Unbound suggests itself as a radical move away from commercial publishing, but instead of an alternative, it’s the concentrated essence of marketing. No one is taking any risks or making a leap of faith. This is a crowdsourcing model that is as crowd-pleasing as populist publishing, but on a smaller, safer scale. Readers control what the authors can write. In the past, libraries and bookshops were places you went to to find excitement. The excitement Unbound offers is that of a horse-race with a chance to feel up your horse’s fetlocks before it runs.
And Other Stories, the publisher of Deborah Levy’s novel, is a more interesting response to the commodification of writing. For £20 or £35 you can subscribe to two or all four of the new novels they will publish in the next year. You don’t choose the authors or the books; in fact, you don’t have any idea what they will be publishing. Stefan Tobler started And Other Stories in order to publish an international list of the kind of fiction, both translated and in the original English, which he believes is being rejected by mainstream corporations. The books or manuscripts are suggested by agents, interested members of the public, friends or colleagues, writers themselves; a shortlist is sent out for discussion to reading groups that have been set up around the world. Their thoughts are relayed back to an acquisitions meeting comprising what Tobler calls ‘the core team’, although people on the mailing list are welcome to attend. In the end, Tobler and his colleagues retain editorial choice, and are prepared, after broader consultation, to take a decision based on their own judgments. In much the same way as the old independent publishers.
Subscribers are welcome to participate in the process, but they aren’t putting their money on their favourite.

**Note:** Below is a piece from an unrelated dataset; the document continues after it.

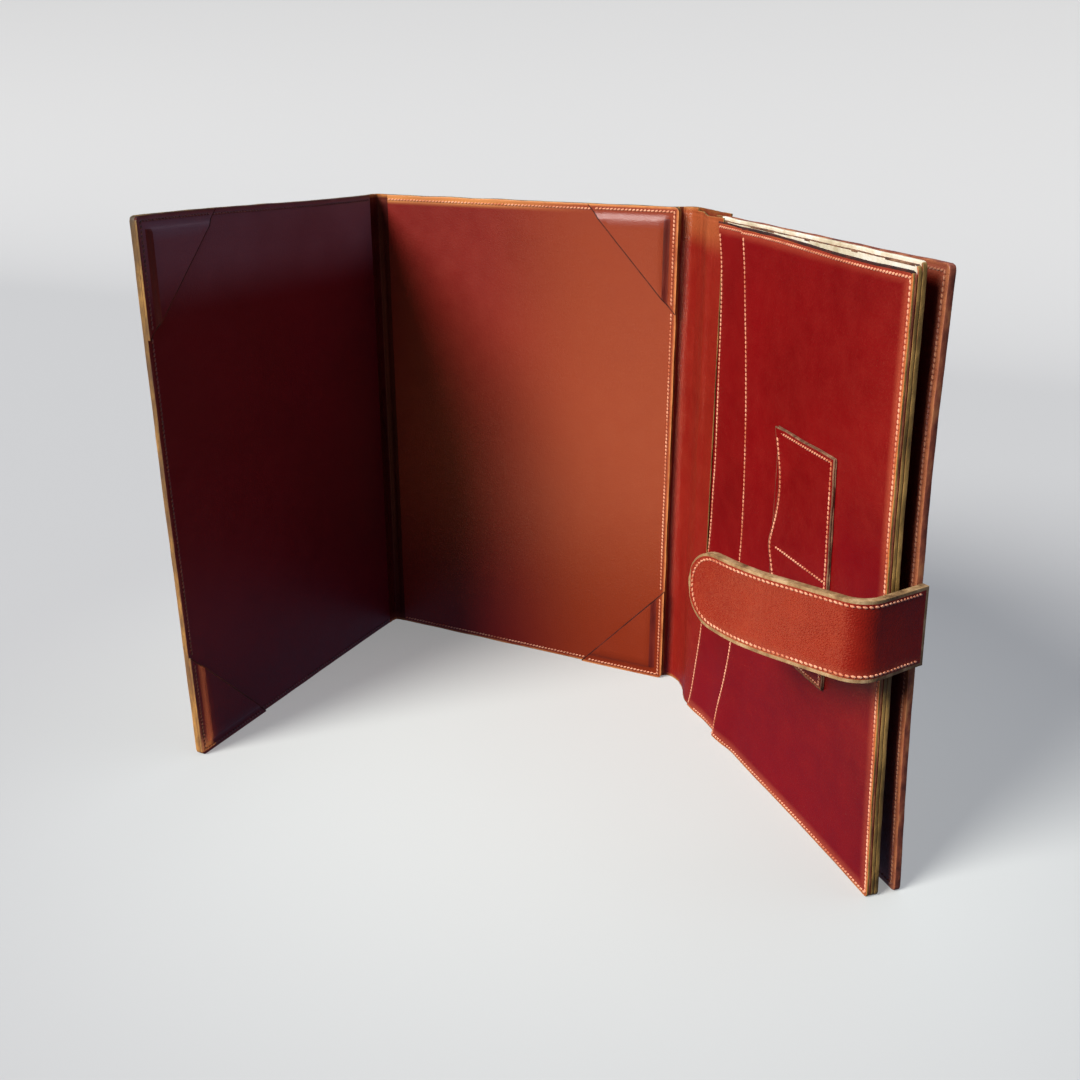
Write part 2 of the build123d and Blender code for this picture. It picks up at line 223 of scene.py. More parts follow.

They are staying curious and trusting Tobler and his small team to come up with four books that will engage and surprise them, even perhaps not please them, or maybe, as it was for me with Levy’s book, give them great satisfaction and a sense of relief that the book is there, handsomely designed and well produced, in the world for others to discover.
There is, of course, Kindle publishing, which might allow groups of self-elected readers to purchase and read the books that supermarkets don’t sell, but my guess is that it’s not at all what Amazon and Apple have in mind. The electronic reader is exciting, if only because I can carry all my books around without hiring a mobile library to follow me everywhere. But where one text will do, I really would prefer to have a book in my hands. I doubt that books will disappear, because there will always be outfits like And Other Stories prepared to reconsider the relationship between profit and good writing. Or I hope so.